Required work: Stop after the line with "under its base.": repeat exactly every line before it, beginning with the first, and that line itself.

--- BEGIN Supplied entries ---

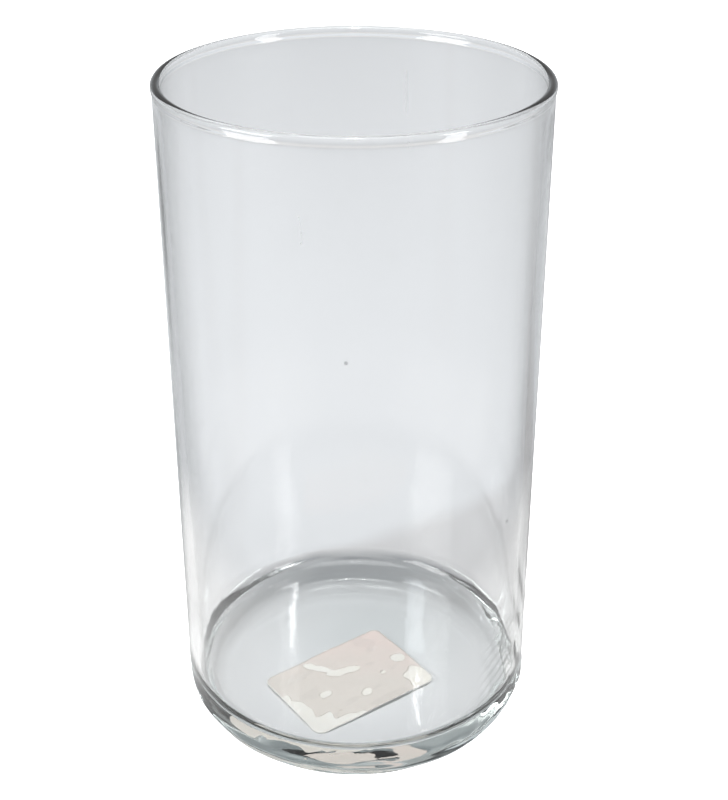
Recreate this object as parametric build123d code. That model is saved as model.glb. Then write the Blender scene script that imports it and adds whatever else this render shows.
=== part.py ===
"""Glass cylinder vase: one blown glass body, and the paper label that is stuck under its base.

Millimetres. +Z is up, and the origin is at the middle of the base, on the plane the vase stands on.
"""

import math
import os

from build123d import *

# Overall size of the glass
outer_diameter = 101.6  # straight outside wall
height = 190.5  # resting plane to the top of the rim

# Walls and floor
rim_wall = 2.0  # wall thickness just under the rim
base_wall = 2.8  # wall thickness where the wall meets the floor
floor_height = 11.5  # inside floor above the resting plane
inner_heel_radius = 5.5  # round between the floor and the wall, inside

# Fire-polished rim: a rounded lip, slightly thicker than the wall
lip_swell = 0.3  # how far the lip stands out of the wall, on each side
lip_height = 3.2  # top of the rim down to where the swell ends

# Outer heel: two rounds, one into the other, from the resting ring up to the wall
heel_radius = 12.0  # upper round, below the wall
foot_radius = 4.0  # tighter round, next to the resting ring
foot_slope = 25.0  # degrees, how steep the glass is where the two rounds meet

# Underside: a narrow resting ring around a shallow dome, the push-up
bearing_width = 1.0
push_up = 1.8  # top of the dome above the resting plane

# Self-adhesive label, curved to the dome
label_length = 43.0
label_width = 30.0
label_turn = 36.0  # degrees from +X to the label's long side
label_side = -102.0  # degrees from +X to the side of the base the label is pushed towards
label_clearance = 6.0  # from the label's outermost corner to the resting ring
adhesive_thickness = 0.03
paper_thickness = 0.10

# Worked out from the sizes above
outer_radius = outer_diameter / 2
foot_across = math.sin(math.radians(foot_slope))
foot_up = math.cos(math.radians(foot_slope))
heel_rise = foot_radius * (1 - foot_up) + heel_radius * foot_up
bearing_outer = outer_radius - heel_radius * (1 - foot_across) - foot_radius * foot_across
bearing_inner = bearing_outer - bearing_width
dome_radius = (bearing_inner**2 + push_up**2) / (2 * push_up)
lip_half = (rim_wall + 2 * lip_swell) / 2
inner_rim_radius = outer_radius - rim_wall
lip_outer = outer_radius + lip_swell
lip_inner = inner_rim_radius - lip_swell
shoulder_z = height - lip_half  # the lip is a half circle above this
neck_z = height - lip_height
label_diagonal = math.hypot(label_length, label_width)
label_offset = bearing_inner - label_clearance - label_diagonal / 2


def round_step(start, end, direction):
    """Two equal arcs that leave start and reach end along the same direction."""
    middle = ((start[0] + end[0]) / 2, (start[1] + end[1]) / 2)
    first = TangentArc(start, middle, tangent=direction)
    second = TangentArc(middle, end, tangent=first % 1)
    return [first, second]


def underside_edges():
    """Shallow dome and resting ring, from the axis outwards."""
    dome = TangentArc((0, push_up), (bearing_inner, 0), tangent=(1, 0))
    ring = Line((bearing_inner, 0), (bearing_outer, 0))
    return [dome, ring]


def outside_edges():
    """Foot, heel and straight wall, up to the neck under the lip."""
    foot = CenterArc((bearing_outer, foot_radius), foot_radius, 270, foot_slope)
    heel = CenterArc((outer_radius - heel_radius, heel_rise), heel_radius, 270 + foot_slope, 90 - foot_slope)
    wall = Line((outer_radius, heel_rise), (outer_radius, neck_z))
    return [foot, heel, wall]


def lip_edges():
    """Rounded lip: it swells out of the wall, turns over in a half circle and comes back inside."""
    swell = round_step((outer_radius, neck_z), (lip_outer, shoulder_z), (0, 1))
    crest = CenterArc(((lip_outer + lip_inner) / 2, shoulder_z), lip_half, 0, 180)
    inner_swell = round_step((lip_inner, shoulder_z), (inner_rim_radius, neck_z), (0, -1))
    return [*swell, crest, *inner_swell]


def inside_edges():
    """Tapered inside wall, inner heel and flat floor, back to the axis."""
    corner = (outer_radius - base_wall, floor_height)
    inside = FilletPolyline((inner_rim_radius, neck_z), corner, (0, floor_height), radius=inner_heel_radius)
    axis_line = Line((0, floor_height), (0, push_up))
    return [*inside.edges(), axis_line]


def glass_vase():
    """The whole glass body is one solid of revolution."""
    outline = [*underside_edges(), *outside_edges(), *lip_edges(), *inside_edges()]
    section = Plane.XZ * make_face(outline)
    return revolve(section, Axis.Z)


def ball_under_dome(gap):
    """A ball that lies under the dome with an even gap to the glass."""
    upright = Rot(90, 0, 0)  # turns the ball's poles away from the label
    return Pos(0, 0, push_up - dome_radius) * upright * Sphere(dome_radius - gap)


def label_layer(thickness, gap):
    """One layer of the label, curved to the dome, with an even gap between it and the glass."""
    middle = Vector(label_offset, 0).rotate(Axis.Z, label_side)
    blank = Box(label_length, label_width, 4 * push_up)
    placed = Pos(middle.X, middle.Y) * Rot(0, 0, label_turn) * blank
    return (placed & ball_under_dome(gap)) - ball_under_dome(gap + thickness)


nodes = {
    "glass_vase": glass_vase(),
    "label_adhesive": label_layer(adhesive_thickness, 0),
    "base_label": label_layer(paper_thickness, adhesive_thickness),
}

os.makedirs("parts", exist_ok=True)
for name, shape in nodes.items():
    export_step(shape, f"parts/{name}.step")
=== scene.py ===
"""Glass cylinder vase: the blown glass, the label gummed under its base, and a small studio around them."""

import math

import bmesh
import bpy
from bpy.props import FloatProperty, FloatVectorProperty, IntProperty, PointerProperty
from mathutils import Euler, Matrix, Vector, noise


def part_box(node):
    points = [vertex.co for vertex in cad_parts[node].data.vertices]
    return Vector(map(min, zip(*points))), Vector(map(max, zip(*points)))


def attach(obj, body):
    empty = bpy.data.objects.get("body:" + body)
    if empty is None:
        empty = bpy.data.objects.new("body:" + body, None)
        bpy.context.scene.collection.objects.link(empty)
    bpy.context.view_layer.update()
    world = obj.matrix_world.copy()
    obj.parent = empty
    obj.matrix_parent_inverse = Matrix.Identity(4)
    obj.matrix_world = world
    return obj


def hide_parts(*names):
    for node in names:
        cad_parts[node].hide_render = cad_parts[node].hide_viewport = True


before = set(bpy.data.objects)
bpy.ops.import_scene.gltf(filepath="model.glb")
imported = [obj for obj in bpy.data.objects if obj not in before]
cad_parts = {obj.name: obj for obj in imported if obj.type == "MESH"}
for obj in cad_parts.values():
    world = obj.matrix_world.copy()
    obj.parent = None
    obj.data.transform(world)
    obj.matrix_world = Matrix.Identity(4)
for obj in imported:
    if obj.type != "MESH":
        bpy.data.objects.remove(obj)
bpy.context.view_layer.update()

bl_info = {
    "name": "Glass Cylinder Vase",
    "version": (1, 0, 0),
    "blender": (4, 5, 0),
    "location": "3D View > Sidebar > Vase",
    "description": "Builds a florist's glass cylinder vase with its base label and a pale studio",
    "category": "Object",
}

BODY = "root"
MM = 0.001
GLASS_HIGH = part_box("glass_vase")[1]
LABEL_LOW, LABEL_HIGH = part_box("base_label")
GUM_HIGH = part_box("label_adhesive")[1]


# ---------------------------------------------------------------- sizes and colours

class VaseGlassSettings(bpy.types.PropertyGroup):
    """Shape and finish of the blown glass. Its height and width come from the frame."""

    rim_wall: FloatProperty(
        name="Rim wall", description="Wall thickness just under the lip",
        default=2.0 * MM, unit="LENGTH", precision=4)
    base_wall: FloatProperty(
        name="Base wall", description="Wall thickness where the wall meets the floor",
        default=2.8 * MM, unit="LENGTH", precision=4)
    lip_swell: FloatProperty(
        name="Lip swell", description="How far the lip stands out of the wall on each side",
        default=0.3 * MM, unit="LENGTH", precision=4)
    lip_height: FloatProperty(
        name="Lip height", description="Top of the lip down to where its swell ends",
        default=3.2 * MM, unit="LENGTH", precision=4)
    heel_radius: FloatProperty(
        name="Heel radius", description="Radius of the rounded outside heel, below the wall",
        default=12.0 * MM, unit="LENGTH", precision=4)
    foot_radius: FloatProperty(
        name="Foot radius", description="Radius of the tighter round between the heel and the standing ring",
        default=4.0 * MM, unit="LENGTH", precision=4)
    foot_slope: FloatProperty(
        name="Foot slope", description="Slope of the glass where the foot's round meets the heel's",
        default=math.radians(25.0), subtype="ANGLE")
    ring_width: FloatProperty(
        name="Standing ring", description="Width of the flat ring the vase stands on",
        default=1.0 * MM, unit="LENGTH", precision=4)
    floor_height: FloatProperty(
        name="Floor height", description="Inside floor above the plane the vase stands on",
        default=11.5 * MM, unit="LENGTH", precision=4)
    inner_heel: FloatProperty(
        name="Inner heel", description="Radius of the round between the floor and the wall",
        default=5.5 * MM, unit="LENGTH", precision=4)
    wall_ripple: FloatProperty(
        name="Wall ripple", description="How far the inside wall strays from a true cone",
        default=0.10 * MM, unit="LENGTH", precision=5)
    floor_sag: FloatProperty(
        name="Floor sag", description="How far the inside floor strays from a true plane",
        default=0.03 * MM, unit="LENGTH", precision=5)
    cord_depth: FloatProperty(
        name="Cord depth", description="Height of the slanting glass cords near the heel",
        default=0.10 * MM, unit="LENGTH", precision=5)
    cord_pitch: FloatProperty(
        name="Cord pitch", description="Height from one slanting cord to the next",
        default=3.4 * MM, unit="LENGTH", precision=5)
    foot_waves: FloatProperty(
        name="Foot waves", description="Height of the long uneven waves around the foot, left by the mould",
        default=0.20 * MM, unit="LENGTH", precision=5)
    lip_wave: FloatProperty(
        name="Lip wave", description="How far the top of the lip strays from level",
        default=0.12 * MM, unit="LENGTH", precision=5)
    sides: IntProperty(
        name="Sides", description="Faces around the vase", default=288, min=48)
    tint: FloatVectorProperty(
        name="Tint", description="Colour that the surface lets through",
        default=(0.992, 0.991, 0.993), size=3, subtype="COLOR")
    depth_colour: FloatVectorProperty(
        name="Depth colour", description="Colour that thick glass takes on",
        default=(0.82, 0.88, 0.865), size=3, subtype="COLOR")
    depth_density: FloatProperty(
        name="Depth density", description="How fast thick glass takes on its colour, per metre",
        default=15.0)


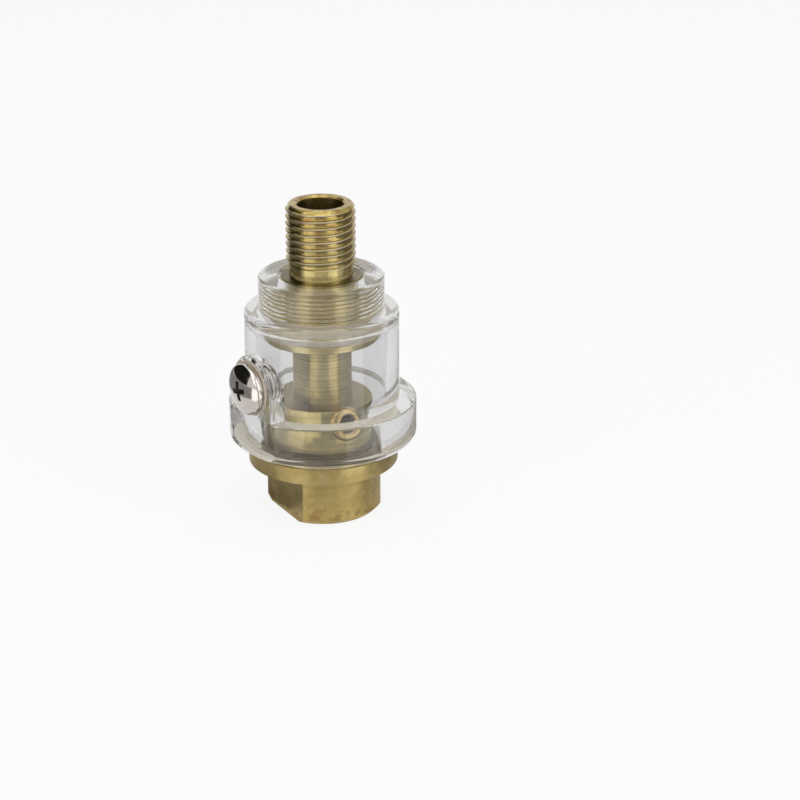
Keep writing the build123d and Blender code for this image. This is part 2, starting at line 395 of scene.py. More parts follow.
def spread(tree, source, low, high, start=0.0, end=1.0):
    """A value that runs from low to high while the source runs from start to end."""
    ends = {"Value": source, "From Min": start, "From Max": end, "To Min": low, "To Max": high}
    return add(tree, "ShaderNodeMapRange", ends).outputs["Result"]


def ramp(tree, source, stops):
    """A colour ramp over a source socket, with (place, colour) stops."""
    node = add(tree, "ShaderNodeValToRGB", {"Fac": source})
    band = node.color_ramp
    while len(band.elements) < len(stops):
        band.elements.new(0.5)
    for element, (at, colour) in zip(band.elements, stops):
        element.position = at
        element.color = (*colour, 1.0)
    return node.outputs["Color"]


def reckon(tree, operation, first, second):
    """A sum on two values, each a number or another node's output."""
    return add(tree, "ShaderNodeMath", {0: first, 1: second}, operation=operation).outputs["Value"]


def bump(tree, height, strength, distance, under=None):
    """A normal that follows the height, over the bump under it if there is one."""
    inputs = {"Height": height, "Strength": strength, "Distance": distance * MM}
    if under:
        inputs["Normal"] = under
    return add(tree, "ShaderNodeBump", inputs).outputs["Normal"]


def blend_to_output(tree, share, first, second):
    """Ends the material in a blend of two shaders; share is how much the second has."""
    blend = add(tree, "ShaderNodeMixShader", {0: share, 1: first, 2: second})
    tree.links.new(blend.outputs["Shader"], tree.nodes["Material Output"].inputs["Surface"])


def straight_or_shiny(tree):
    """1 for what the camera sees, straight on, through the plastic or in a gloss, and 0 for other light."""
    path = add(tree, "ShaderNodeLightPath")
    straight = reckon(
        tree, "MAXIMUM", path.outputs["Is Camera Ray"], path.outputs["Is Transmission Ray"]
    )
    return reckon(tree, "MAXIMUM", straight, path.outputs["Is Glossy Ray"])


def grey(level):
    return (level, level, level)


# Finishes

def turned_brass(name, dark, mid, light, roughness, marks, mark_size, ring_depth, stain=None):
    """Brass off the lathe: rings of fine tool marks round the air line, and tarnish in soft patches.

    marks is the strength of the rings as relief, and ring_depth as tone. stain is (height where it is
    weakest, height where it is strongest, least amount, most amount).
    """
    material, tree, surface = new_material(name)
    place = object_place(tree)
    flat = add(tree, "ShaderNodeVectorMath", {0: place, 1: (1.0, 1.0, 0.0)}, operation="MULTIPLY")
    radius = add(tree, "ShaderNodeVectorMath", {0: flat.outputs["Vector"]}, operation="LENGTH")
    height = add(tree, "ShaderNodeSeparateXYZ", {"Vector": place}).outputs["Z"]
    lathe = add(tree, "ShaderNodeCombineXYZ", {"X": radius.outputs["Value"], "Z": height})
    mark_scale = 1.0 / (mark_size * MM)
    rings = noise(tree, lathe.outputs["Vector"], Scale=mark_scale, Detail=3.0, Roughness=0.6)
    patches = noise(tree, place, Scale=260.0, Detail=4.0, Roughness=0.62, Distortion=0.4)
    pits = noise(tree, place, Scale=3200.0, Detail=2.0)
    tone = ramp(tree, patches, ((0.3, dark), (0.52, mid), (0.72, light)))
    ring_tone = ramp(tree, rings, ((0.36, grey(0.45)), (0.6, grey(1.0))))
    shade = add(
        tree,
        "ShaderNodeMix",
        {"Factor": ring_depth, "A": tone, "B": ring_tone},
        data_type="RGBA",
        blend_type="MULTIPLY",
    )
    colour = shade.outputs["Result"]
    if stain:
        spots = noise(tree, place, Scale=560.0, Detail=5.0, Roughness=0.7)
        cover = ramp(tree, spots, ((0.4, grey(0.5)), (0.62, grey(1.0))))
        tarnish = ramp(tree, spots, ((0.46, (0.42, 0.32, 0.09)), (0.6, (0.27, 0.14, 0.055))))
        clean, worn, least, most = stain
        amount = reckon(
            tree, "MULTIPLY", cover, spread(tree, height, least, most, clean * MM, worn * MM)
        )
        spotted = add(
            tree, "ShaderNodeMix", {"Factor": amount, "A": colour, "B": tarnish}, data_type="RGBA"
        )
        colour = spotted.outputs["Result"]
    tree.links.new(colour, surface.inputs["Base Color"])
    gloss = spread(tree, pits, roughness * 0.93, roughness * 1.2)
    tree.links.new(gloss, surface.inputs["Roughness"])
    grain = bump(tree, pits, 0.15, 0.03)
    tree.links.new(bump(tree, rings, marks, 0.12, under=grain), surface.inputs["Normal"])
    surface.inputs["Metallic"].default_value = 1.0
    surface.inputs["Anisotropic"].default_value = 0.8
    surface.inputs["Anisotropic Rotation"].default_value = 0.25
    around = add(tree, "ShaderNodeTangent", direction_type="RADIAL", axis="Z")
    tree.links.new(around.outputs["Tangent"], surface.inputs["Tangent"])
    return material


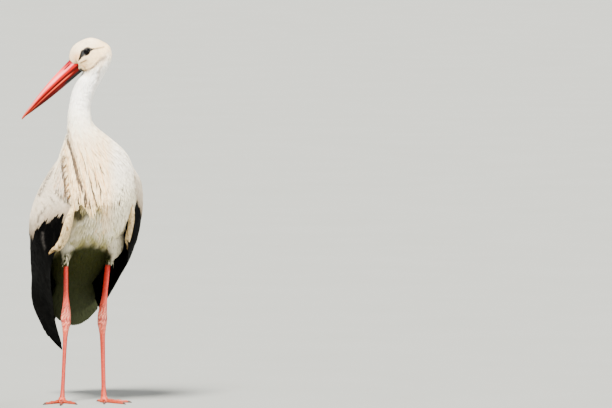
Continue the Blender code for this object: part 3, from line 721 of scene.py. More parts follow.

--- END Supplied entries ---

Solution to this problem:
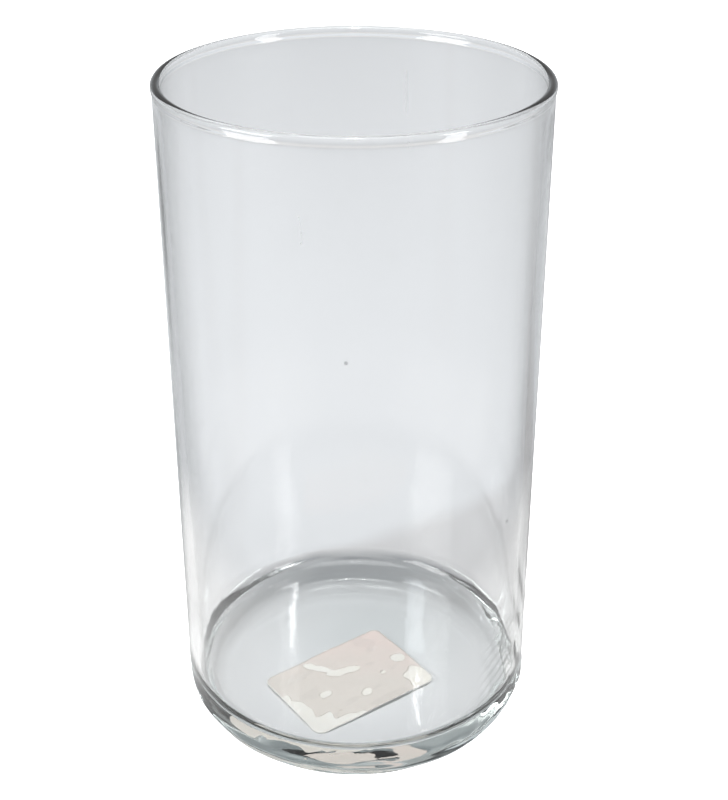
Recreate this object as parametric build123d code. That model is saved as model.glb. Then write the Blender scene script that imports it and adds whatever else this render shows.
=== part.py ===
"""Glass cylinder vase: one blown glass body, and the paper label that is stuck under its base.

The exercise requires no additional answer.